3 of 3 people found the following review helpful:
Unpolished little gem, December 8, 2016
by streever (America)

Although I enjoyed this quite a bit, this piece either ends ambiguously or is unfinished and has no ending, and it's almost pure linear; despite several play-throughs, I always ended up at the same place, mostly the same way.

But I enjoyed it. The writing had a nice rhythm to it and it was incredibly confident. This is clearly a work based on some other property, with which I am unfamiliar, and there were dozens of concepts I didn't understand, but without info-dumps and pages of backstory, I was able to figure out who I was and what was happening.

It's a noir-ish story that seems to take place in a supernatural reality. The little flourishes--you can act "mysteriously" for example--are a real treat. How did I get myself untied from the knots? Well, it's a mystery. I particularly appreciated the way the piece admitted it was cheating, but felt in-world and character.

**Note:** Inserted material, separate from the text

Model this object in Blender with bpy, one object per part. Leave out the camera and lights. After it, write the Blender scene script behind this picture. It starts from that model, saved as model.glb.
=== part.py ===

The confidence mixed with the quality of writing made me especially sad that the ending was so unclear: if it does end, I'd recommend having some "Thanks for playing" page, just to make it clear, but I think the finale is very anti-climatic and doesn't read like an ending.

I would happily give this more stars for the confidence, narrative voice, and well-written paragraphs, but it needs to tie up the ending into something that feels like a proper ending, even if it's a "To be continued" page. I'd also recommend polishing the UI/look; this would benefit greatly from a little attention to the color scheme & maybe even illustrations if possible.